Por fim, se a pauta da Vara está superlotada e, uma vez adiada a audiência a próxima vaga só surge dentro de um ano ou mais, então será preciso encontrar um horário extra e realizar a audiência o quanto antes, justamente com o fim de evitar o excesso de prazo para concluir a instrução. Nada disso depende de lei. A precariedade dos serviços do Estado não é culpa da legislação.
Os dois casos mencionados (há muitos outros semelhantes, infelizmente) causaram revolta na população porque os criminosos foram localizados e presos pela polícia, mas, em pouco tempo, estavam de volta às ruas. Logo em seguida, cometeram novos crimes graves. Percebe-se que a legislação, embora tenha brechas, não foi a principal responsável pelo que se passou. As falhas foram, acima de tudo, humanas. Teria sido perfeitamente possível manter os meliantes presos com as leis que temos. Em segundo lugar, a grande falha é do aparelho do Estado. Justiça sobrecarregada, falta de empenho na investigação e na punição de acusados perigosos, polícia sem escolta de presos, prisões superlotadas.
É uma forma de desviar a atenção do verdadeiro problema atribuir à legislação a responsabilidade pelo mau funcionamento do Estado. Criticar a lei é fácil, porque fazer uma revolução no papel todo o mundo pode. Escrever é simples, barato. Difícil é fazer funcionar o sistema depois de criado. Isso, até hoje, ninguém fez direito no Brasil.

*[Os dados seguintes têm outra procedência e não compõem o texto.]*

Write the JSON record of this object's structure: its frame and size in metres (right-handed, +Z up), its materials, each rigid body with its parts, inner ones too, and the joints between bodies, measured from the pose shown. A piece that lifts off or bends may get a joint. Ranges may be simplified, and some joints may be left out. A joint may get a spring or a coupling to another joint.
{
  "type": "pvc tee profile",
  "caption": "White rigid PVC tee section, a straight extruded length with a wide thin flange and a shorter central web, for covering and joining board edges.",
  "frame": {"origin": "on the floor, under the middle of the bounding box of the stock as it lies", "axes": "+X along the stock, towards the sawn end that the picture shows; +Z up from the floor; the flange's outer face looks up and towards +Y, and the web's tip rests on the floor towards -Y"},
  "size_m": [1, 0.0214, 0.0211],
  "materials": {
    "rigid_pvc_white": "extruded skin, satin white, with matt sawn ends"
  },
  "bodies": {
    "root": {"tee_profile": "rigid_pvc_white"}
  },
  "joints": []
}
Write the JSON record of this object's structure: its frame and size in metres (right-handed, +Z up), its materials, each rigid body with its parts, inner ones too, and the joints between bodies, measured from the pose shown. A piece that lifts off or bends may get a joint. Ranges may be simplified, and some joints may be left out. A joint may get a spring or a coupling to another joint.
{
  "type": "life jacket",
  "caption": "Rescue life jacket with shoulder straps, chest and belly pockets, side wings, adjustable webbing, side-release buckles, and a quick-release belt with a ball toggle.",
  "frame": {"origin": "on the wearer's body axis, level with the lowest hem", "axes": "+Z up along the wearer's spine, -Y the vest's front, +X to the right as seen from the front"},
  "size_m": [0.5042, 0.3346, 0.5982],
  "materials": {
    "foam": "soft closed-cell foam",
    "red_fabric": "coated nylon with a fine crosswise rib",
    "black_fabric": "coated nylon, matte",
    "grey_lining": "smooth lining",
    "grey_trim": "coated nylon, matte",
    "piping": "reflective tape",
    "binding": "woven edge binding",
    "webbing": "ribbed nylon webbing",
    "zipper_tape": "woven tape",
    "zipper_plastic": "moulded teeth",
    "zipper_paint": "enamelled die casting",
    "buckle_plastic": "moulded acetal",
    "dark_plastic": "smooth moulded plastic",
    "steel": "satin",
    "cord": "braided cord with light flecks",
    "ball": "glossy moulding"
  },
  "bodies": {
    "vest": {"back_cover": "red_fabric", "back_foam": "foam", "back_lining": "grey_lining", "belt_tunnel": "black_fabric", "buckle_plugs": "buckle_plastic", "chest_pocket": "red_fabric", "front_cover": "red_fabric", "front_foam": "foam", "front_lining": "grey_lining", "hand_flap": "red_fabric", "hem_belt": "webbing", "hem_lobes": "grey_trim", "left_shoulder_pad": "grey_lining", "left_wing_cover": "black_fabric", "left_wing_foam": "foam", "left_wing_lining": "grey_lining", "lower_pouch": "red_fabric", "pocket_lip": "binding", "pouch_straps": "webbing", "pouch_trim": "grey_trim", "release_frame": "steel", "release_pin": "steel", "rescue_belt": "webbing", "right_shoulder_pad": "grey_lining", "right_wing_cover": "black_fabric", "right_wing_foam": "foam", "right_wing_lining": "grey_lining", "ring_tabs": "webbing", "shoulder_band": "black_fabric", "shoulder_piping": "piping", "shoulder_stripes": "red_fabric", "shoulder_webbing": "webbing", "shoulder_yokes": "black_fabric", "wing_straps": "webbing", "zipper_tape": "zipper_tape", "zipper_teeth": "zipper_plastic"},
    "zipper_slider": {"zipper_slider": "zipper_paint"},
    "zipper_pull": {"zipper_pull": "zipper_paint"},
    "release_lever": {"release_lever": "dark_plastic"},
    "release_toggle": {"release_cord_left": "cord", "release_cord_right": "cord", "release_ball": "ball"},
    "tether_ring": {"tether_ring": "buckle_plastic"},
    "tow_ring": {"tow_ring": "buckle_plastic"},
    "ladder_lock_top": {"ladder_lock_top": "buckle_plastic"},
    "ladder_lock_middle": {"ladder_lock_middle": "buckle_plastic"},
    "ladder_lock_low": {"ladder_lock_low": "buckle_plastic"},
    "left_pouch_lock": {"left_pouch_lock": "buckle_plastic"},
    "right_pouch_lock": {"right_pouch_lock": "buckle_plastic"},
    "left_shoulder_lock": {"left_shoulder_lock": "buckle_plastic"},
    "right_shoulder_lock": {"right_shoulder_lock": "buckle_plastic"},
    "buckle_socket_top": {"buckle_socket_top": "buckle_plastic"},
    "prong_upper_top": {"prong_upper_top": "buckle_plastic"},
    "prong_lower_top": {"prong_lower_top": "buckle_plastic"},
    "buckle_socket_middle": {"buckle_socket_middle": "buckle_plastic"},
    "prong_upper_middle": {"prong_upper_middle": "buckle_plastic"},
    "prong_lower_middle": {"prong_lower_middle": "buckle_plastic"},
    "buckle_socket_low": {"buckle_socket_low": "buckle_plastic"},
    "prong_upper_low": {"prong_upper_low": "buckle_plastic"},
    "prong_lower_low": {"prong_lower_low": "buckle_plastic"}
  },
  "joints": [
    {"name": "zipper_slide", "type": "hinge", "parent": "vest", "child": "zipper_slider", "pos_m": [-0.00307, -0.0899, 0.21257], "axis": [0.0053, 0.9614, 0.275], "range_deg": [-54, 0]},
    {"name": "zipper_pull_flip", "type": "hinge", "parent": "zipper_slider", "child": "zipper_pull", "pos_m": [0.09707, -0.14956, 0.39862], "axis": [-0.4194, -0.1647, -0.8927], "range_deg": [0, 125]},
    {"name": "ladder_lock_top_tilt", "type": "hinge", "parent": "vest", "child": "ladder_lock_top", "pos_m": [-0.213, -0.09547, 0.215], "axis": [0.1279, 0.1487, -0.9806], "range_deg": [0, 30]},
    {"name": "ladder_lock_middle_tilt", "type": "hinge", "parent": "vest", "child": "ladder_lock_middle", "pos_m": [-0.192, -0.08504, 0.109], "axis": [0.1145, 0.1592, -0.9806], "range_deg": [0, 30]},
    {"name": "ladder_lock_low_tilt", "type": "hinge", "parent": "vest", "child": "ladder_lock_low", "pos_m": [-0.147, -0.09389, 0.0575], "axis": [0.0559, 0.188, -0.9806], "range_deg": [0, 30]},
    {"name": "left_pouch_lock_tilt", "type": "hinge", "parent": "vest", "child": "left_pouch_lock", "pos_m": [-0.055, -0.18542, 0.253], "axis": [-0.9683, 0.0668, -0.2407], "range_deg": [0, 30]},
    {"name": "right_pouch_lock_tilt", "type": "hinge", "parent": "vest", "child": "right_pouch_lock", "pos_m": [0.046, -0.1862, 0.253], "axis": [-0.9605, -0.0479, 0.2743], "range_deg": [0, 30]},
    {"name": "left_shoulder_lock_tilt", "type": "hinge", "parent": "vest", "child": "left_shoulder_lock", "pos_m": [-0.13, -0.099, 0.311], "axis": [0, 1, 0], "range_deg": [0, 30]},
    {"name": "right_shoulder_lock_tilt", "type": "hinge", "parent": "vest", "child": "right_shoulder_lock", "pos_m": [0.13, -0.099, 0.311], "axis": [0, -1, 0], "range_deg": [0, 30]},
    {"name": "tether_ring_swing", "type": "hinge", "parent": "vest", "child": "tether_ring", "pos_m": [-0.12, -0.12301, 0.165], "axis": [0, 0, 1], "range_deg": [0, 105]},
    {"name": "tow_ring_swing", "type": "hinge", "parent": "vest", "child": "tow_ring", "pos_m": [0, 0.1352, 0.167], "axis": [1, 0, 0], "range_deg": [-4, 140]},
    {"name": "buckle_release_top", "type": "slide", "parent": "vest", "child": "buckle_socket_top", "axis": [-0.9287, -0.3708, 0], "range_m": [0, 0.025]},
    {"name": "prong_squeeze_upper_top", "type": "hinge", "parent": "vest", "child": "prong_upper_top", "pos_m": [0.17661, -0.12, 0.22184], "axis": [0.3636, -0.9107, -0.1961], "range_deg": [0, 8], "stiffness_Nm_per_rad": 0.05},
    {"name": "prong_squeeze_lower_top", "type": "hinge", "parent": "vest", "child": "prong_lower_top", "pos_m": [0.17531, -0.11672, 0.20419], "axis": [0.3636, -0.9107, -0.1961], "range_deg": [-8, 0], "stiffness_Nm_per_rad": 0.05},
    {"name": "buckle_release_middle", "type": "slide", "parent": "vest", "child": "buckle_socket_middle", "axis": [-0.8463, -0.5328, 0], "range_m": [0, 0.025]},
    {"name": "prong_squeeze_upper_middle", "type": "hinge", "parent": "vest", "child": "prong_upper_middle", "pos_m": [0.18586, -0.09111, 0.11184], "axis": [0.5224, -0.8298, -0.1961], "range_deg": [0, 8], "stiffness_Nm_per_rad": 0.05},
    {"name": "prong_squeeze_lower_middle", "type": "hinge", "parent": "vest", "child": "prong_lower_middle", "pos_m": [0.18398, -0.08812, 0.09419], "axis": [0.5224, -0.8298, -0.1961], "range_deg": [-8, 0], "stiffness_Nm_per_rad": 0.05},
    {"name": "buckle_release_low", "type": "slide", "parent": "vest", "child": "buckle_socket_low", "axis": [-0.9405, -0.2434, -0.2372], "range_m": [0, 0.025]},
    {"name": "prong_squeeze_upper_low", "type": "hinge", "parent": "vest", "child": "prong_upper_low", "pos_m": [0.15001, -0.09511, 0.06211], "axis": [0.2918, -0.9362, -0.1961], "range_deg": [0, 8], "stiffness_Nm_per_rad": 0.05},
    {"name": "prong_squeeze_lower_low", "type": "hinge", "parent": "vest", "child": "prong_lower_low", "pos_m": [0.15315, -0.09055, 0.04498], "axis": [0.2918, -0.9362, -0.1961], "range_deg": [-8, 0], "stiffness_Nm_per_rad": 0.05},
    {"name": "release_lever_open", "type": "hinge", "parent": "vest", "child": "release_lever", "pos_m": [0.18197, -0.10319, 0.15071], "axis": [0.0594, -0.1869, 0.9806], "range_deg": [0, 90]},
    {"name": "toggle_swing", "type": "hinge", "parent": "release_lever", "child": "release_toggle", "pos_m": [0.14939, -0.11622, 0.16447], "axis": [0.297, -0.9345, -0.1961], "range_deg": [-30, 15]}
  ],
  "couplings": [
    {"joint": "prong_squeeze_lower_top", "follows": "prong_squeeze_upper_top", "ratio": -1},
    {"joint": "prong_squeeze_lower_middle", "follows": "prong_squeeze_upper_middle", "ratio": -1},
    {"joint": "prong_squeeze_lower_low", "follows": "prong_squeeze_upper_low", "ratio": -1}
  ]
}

Um bom “pacote antiviolência” deve conter medidas concretas com relação ao funcionamento satisfatório dos serviços públicos. É fundamental alocar recursos financeiros para custear o aprimoramento das Polícias e da Justiça. Por fim, vontade política de transcender o discurso para atingir a realidade social é imprescindível. O resto, é bobagem.